### Data lines ###

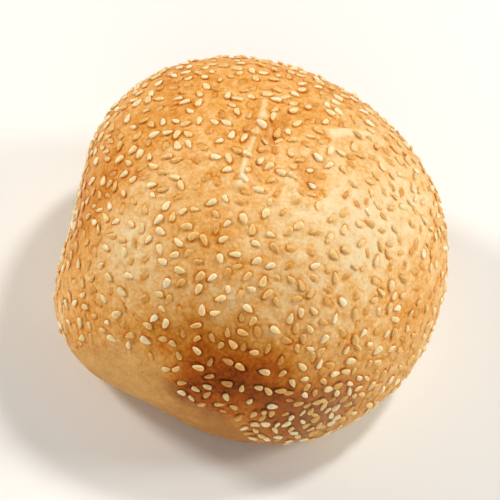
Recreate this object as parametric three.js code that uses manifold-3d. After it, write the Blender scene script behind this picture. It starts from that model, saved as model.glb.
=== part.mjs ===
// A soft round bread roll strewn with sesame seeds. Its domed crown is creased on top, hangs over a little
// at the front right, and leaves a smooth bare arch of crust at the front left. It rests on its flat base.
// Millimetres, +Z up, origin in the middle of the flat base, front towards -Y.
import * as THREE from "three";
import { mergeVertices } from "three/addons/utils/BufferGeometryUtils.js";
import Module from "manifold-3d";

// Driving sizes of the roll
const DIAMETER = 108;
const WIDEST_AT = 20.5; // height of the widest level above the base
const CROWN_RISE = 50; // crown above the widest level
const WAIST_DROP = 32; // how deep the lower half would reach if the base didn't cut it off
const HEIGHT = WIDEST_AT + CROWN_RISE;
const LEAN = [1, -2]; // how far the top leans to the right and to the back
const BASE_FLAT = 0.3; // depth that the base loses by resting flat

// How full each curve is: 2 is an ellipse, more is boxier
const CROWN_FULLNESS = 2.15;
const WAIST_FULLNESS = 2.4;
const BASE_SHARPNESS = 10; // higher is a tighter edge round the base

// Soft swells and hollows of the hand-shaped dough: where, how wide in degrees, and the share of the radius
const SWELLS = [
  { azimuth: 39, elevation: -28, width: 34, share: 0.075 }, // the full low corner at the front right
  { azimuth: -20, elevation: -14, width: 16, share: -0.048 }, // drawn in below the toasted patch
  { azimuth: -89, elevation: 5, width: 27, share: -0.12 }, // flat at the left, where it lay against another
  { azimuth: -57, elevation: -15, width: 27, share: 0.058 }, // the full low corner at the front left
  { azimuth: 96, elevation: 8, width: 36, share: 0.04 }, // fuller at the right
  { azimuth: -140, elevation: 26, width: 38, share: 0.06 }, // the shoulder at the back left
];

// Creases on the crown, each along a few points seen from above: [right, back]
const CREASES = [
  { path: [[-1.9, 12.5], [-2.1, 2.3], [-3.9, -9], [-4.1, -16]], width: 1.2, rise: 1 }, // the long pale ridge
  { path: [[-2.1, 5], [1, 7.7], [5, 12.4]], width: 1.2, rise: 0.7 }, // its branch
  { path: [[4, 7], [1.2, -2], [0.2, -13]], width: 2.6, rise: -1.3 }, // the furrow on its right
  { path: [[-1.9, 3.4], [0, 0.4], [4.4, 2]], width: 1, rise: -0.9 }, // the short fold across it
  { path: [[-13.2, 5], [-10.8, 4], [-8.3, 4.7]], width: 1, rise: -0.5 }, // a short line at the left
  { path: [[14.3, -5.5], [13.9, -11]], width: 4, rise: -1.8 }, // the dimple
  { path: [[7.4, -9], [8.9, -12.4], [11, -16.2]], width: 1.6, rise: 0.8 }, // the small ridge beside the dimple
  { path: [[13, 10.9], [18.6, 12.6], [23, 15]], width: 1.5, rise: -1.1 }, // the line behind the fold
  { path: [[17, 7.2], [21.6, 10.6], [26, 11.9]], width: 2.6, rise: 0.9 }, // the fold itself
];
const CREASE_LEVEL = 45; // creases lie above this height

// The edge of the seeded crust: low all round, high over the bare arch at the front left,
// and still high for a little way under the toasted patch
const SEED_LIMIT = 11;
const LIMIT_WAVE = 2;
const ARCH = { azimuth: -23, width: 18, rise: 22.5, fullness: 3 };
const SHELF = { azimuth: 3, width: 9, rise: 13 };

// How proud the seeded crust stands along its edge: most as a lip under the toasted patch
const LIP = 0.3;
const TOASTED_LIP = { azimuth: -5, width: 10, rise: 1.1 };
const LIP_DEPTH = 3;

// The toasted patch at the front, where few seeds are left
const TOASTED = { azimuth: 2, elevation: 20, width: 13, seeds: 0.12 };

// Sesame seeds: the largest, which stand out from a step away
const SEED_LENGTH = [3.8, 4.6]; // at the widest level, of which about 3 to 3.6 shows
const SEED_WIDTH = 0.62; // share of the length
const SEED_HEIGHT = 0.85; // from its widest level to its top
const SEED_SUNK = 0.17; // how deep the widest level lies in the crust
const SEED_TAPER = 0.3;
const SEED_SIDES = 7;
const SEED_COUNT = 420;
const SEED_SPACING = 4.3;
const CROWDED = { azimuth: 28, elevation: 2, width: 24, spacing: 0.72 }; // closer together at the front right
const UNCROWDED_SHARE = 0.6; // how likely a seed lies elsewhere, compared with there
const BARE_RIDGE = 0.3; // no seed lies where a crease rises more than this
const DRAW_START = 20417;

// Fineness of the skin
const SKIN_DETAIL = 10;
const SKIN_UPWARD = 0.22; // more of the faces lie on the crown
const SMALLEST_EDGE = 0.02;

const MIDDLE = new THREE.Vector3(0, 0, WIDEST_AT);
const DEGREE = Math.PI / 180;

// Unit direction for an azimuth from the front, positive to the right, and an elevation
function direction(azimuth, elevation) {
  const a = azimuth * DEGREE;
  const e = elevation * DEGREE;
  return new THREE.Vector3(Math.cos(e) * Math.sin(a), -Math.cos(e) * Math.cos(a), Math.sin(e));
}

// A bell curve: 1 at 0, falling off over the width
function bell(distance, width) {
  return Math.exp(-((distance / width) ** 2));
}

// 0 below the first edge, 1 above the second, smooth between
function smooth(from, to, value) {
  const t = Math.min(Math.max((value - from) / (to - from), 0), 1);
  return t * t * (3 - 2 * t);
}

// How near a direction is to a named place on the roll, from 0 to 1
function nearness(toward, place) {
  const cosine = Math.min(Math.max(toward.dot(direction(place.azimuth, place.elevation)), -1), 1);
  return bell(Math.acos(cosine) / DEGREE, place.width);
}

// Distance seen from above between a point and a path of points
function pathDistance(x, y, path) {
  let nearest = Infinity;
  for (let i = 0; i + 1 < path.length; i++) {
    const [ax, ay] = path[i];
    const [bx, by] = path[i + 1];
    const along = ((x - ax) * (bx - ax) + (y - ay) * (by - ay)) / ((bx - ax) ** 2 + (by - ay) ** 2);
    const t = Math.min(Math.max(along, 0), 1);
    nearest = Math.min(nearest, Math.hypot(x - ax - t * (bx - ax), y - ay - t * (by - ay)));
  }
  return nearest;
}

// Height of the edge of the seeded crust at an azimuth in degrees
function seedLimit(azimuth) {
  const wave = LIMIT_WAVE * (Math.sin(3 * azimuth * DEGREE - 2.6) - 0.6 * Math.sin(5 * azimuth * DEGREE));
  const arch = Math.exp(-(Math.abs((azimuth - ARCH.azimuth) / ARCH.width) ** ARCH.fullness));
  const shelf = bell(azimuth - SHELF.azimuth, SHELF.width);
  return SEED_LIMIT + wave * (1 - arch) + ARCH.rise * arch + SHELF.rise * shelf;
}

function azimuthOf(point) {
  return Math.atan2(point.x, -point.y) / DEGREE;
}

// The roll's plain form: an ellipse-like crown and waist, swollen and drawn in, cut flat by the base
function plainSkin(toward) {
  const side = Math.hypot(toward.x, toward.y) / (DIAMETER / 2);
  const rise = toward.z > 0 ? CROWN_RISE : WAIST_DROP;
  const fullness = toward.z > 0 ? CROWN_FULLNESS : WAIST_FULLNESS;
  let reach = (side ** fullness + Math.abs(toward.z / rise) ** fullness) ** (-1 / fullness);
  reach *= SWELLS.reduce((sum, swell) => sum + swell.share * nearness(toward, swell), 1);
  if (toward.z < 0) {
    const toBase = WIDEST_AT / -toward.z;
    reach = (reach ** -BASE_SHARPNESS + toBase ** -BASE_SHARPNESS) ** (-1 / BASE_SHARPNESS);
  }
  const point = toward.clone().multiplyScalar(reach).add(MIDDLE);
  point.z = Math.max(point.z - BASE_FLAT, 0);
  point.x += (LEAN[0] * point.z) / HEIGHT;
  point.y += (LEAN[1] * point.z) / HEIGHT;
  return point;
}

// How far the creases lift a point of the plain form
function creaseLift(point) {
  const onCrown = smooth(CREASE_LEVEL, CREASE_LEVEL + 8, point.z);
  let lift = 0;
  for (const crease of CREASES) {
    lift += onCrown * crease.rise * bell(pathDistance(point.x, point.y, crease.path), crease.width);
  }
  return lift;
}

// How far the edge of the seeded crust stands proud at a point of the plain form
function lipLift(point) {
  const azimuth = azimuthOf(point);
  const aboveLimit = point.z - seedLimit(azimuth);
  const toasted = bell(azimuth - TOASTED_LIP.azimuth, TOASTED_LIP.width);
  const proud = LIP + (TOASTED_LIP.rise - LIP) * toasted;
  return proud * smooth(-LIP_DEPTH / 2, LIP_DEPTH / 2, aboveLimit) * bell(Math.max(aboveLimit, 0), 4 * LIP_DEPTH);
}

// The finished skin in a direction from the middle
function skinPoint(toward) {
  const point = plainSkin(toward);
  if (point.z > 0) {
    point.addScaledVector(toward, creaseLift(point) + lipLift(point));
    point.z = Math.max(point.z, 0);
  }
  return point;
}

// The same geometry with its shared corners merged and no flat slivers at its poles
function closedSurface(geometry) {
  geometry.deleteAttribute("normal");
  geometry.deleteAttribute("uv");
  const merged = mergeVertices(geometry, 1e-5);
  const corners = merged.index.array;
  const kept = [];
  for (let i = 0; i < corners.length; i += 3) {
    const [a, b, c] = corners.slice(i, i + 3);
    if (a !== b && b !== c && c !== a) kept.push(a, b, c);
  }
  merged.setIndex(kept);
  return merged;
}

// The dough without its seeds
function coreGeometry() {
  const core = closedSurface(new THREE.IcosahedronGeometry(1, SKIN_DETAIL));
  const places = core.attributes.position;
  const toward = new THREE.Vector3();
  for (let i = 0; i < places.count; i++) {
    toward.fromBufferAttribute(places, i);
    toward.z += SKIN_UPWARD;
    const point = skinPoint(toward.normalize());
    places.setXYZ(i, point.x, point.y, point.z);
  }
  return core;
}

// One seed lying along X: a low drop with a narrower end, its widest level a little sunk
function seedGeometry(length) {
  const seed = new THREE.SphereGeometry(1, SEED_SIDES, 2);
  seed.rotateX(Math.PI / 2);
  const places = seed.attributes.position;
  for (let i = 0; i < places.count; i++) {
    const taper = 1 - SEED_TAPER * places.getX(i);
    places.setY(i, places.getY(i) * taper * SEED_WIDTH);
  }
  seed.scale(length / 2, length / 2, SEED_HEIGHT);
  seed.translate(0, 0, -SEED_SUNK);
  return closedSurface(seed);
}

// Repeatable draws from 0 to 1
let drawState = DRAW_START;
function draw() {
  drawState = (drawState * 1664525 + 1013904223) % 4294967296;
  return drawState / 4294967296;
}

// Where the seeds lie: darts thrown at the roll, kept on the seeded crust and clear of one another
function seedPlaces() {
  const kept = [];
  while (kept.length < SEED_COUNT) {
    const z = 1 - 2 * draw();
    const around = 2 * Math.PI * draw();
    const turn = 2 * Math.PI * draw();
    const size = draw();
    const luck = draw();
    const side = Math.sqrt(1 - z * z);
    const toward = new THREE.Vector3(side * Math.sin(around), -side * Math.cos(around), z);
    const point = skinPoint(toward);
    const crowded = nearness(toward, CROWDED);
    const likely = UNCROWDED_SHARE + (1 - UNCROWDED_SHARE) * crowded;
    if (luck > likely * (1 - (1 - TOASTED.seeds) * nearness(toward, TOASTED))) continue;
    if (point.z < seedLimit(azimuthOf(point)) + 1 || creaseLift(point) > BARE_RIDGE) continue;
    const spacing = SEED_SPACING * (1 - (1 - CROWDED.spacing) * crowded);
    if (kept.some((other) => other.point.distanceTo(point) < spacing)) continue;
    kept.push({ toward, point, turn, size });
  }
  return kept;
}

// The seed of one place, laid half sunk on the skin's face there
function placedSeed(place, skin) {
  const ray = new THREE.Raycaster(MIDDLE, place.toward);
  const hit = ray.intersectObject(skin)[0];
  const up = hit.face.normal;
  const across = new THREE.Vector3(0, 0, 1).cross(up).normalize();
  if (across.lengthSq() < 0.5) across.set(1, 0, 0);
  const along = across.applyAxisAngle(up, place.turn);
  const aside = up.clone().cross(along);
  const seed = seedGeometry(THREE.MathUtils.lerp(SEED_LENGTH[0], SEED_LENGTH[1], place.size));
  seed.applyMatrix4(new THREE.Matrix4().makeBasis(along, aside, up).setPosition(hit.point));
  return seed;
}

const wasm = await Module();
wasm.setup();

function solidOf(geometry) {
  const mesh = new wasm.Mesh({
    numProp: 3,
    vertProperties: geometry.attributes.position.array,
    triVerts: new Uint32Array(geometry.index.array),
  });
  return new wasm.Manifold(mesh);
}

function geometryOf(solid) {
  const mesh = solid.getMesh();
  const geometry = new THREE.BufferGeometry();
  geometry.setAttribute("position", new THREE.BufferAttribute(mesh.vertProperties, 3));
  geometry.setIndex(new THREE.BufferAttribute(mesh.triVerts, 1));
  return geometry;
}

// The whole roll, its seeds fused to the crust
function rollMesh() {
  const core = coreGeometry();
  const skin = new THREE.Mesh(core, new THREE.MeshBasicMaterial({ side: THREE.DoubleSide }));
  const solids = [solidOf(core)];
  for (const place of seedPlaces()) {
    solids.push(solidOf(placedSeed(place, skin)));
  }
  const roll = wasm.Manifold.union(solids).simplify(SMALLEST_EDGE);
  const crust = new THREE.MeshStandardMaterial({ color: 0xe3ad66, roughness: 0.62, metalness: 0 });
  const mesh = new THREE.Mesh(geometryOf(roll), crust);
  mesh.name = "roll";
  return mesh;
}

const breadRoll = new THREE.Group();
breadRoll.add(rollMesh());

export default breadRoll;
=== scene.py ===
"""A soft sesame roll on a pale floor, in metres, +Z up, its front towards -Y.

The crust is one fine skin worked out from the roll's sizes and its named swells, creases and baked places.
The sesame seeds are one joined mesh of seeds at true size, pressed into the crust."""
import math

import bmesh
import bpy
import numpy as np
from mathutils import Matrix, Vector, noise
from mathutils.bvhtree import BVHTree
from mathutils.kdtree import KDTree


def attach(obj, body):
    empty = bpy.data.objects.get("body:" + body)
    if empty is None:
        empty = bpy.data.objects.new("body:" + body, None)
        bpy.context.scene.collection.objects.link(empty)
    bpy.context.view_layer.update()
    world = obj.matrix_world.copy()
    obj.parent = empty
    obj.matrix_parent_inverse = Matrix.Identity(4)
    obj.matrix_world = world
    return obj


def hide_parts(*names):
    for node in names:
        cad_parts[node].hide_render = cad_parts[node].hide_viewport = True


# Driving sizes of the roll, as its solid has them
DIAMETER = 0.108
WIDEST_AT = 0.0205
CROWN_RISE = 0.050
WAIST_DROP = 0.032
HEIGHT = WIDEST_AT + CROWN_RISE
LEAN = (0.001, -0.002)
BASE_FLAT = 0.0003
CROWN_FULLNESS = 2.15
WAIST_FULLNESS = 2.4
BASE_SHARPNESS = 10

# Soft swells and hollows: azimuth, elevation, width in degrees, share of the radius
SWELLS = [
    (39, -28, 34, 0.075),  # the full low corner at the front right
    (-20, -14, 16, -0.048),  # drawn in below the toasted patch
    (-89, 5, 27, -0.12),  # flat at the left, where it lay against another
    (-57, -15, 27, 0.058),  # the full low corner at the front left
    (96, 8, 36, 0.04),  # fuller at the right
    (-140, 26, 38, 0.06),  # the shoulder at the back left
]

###

Directive: What is wanted is an exact copy of the lines from the line containing "fused to the crust" to the line containing "obj.parent = empty", both lines included, and of no other line.

Correct output:
// The whole roll, its seeds fused to the crust
function rollMesh() {
  const core = coreGeometry();
  const skin = new THREE.Mesh(core, new THREE.MeshBasicMaterial({ side: THREE.DoubleSide }));
  const solids = [solidOf(core)];
  for (const place of seedPlaces()) {
    solids.push(solidOf(placedSeed(place, skin)));
  }
  const roll = wasm.Manifold.union(solids).simplify(SMALLEST_EDGE);
  const crust = new THREE.MeshStandardMaterial({ color: 0xe3ad66, roughness: 0.62, metalness: 0 });
  const mesh = new THREE.Mesh(geometryOf(roll), crust);
  mesh.name = "roll";
  return mesh;
}

const breadRoll = new THREE.Group();
breadRoll.add(rollMesh());

export default breadRoll;
=== scene.py ===
"""A soft sesame roll on a pale floor, in metres, +Z up, its front towards -Y.

The crust is one fine skin worked out from the roll's sizes and its named swells, creases and baked places.
The sesame seeds are one joined mesh of seeds at true size, pressed into the crust."""
import math

import bmesh
import bpy
import numpy as np
from mathutils import Matrix, Vector, noise
from mathutils.bvhtree import BVHTree
from mathutils.kdtree import KDTree


def attach(obj, body):
    empty = bpy.data.objects.get("body:" + body)
    if empty is None:
        empty = bpy.data.objects.new("body:" + body, None)
        bpy.context.scene.collection.objects.link(empty)
    bpy.context.view_layer.update()
    world = obj.matrix_world.copy()
    obj.parent = empty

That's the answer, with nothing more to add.